I'm specifically looking for answers relating to Toulouse and not France in general/answers that are applicable to the most of France.

  • 4
    As mentioned in the answer, you will have no problem to find your way, even with a limited knowledge of French. In addition, if you speak Spanish, you could find many people to speak with, as there is a large Spanish-speaking population in Toulouse (I heard once that a third of Toulousains can speak Spanish, but I cannot find a link now)
    – Taladris
    Sep 19, 2019 at 17:12
  • @Taladris fantastic remark about Spanish. While I was unable to find the research you were referencing, it says here that 10% of the modern Toulouse population are of the Spanish origin and that Spanish is the second most spoken language there.
    – undercat
    Sep 20, 2019 at 0:36
  • @Taladris I'd be surprise if 30% of Toulouse could speak Castillan. But they traditionally speak Catalan (localy called Occitan. It's the same language)
    – Madlozoz
    Sep 20, 2019 at 20:03
  • I don't think you'll get any problem, but don't expect signs in English once outside of the airport. It will all be in French and Catalan
    – Madlozoz
    Sep 20, 2019 at 20:05
  • @Madlozoz: that's just something I heard. 30% of Toulousains fluent in Spanish? Probably false. 30% of the population able to speak enough Spanish to find their way and/or help a traveler? Very likely. From my own experience and the experience of many friends, you can easily find Spanish speakers in Toulouse.
    – Taladris
    Sep 21, 2019 at 1:18

6 Answers 6


I never had any French lessons and I have been traveling in France, often solo, every now and again in the last 35 years or so.
I never ran into trouble, the only time I was told to speak French (as an order rather than as a request) it was by French Canadians being loud in the hostel at night (and in that case I am pretty sure they did understand my English.)
Sometimes people ask if I do speak French and when I say no, we find a way to communicate. Often by finding someone who speaks English as well as French (or Dutch as well as French as Dutch is my native language) or we struggle with what each of us knows in the languages the other can understand.

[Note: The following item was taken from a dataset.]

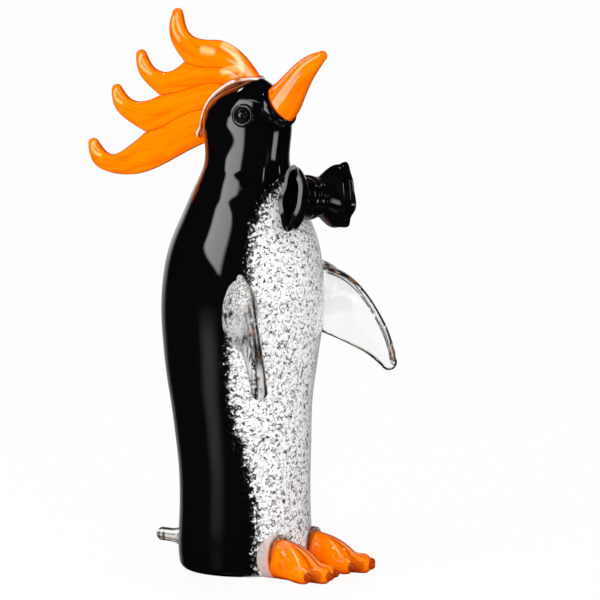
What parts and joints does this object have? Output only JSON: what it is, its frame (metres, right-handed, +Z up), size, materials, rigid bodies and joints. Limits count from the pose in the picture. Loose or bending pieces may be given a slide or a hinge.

Dealing with travel officials, you will notice that these days almost all speak some English, in the past you would find one person with a button 'I speak English' in the information office in the main station in Paris for trains to the north of France, Belgium, the Netherlands and to the ferries to England (no tunnel yet.) On my last visit all in the office spoke English and mostly at a high level.

My impression is that all of France has gone through that change. In the 1980's and 1990's the people were willing but most of them did not speak any English or not enough to dare speak with a foreigner.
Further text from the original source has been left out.